Killer Joe is the darkest of comedies of errors. McConaughey's Joe glides through the bumbling of his would-be employers – his performance his perfectly still with nary a blink. This artful intensity provides a wonderful counterpoint to his co-stars, just as the film's violent outbursts keep you understanding just how grim all the giggle-provoking moral bankruptcy actually is.

The scene that precedes the chicken head it is a masterwork of mounting tension set around a dinner table where Joe and married Texas dumbfucks Sharla and Ansel (Thomas Haden Church) fall into smooth maniac Joe's clutches. Sharla attempts to talk herself out of one revealing gaffe and then another, repeating and sputtering. Though her smeared eye makeup initially looks glamorous, Gershon's performance is vanity-free even before she gets down on her knees. The period of time between fertility and grandmotherhood is rough on actresses, but Gershon goes for broke to such an extent that she owns her humiliation before it can own her. She's a superhero, simultaneously as removed as we are and astoundingly invested. McConaughey's getting a bunch of deserved glory for this, but Gershon deserves even more.

Killer Joe's poster telegraphs its chicken-bone-in-cheek tone, blazing the tagline "A totally twisted deep-fried Texas redneck trailer park murder story." It's a wise beat to play.
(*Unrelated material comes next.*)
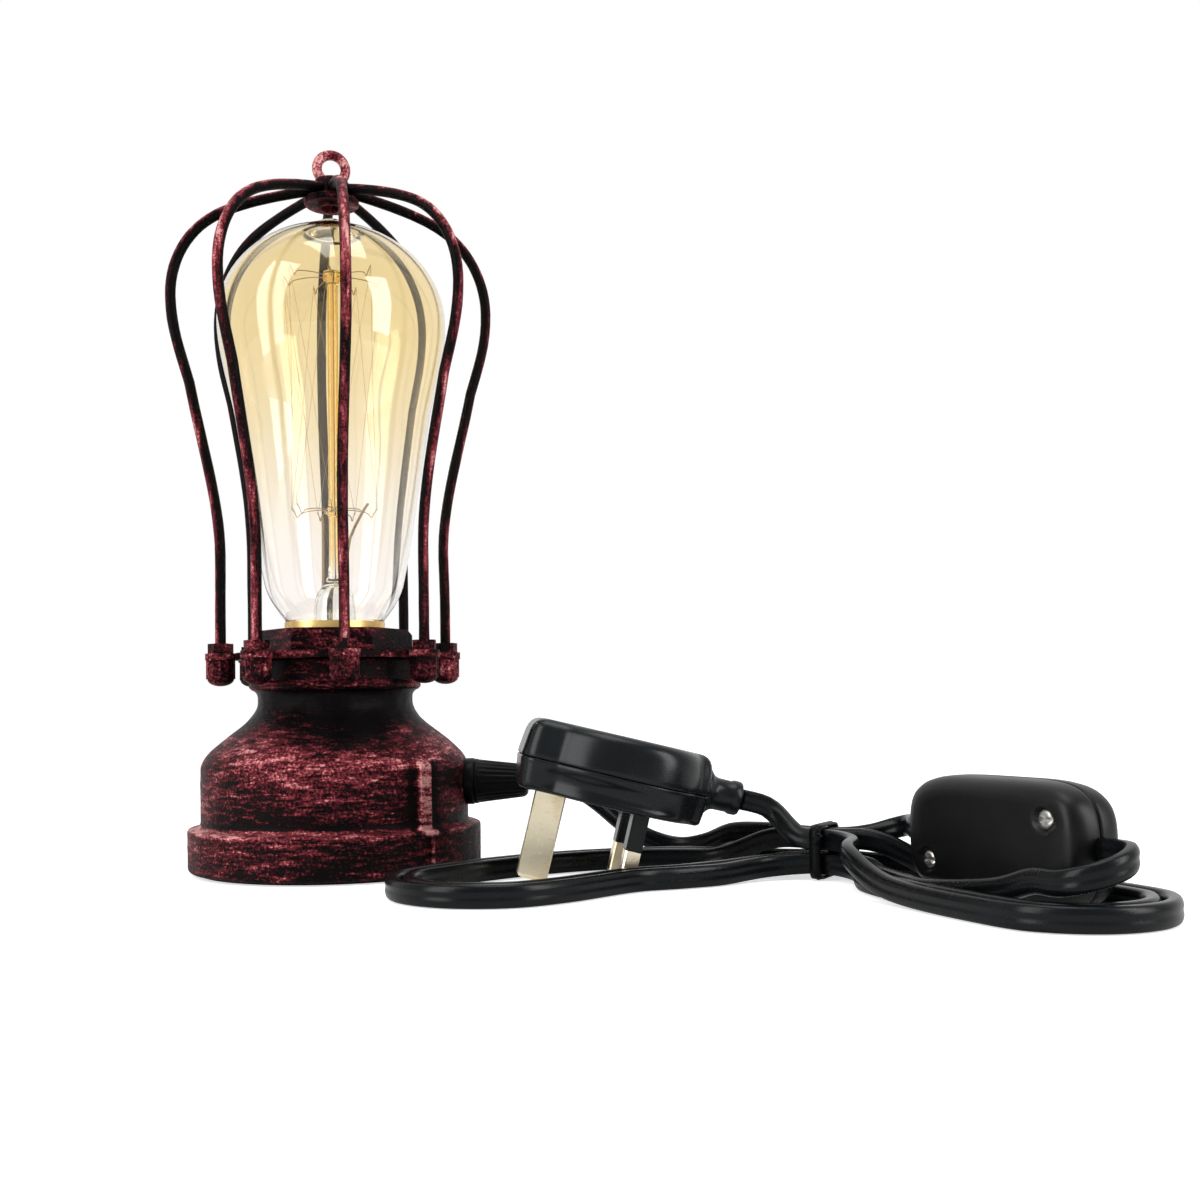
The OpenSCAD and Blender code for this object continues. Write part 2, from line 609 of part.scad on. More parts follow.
module bulb_leads() {
    color("#8c7b58") {
        sweep([[3.3, 0, press_z - 2], [3.35, 0, press_z + 1.5], [3.4, 0, press_z + 5], [3.8, 0.2, press_z + 8.5],
            [4.4, 0.4, press_z + 12], [5.6, 0.5, press_z + 15], [7.4, 0.65, press_z + 18.5], [9.5, 0.8, press_z + 22]],
            round_outline(lead_wire_r, 6), [0, 1, 0]);
        sweep([[-3.3, 0, press_z - 2], [-3.25, 0, press_z + 2], [-3.2, 0, press_z + 6], [-3.2, 0, press_z + 11],
            [-3.2, 0, lower_button_z - 3], [-3.4, 0, lower_button_z - 0.6]], round_outline(lead_wire_r, 6), [0, 1, 0]);
    }
}
// The thin wire runs up and down between the hooks. Each leg has its own rings, and a bend has three
function hook_point(i) = let (a = 20 + 360 * i / 7, r = i % 2 == 0 ? 14.4 : 12.4)
    [r * cos(a), r * sin(a), i % 2 == 0 ? upper_button_z + 1.9 : lower_button_z + 1.2];
function leg(a, b) = let (near = 2.4 / norm(b - a))
    [for (t = [near, 0.2, 0.4, 0.6, 0.8, 1 - near]) a + (b - a) * t];
module bulb_filament() {
    color("#4a4038") sweep(concat([hook_point(0)],
        [for (i = [0:filament_turns - 1]) each concat(leg(hook_point(i), hook_point(i + 1)), [hook_point(i + 1)])]),
        round_outline(filament_r, 4));
}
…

Aside from the occasional flash of brilliance, the horror genre is dead in 2012 (Paranormal Activity is the only worthwhile and viable franchise left standing). Comedy is the new horror for its current squirminess, extremity and depictions of transgressions that would destroy the lives and spirits of people if they actually experienced them (The Hangover movies and Bridesmaids immediately come to mind).

But while Killer Joe is a comedy masquerading as a horror film, Mikkel Nørgaard's Danish import Klown is a series of atrocities masquerading as a comedy. Buddies Frank (Frank Hvam) and Casper (Casper Christensen) set out on a canoeing trip frequently referred to as "Tour de Pussy," chosen specifically because Casper's girlfriend hates canoeing and he wants to get laid. Meanwhile, in an attempt to prove his father potential to his doubtful, pregnant girlfriend, Frank kidnaps her 12-year-old nephew Bo (Marcuz Jess Petersen) and exposes him to all manner of things that would have Child Protective Services shutting down production immediately.

Much like Killer Joe, Klown goes there and it culls its considerable hilarity from audacity that would never fly on U.S. shores (its forthcoming, Danny McBride-starring, Todd Phillips-produced remake will almost certainly be watered down). The size of Bo's young penis provides a key plot point – Frank repeatedly examines it, shows other people pictures of it and pulls down the pants of another boy for mocking it. Much like the cast of Killer Joe and/or those of dumb comedies fueled by their characters unspecific idiocy (like Step Brothers), Frank is a dolt. In this case, though, he is controlled by his sharper, pathological liar of a friend, who forces him into situations that humiliate him for Casper's gain.

Frank regularly faces the consequences of his and his friend's wild behavior. On the other hand, Casper, whose sociopathology is revealed over time, regularly skirts accountability. He gets it in the end, though (in a few ways, actually) – just as in Killer Joe, dick pics play a prominent role in Klown (although you'd get arrested for owning a few of those in the latter).

So does abuse. By the climax of Killer Joe, it is clear that everyone except the titular mastermind has been taken advantage of in some detrimental way, whether or not he or she made stupid decisions that led to it. To a lesser extent, Klown shares this subtext, although it's ultimately laughed and shrugged off. This added layer does nothing to reduce the comedy or horror, but it gives both of these movies an uncommon weight, as well as a sense of responsibility their characters would never accept.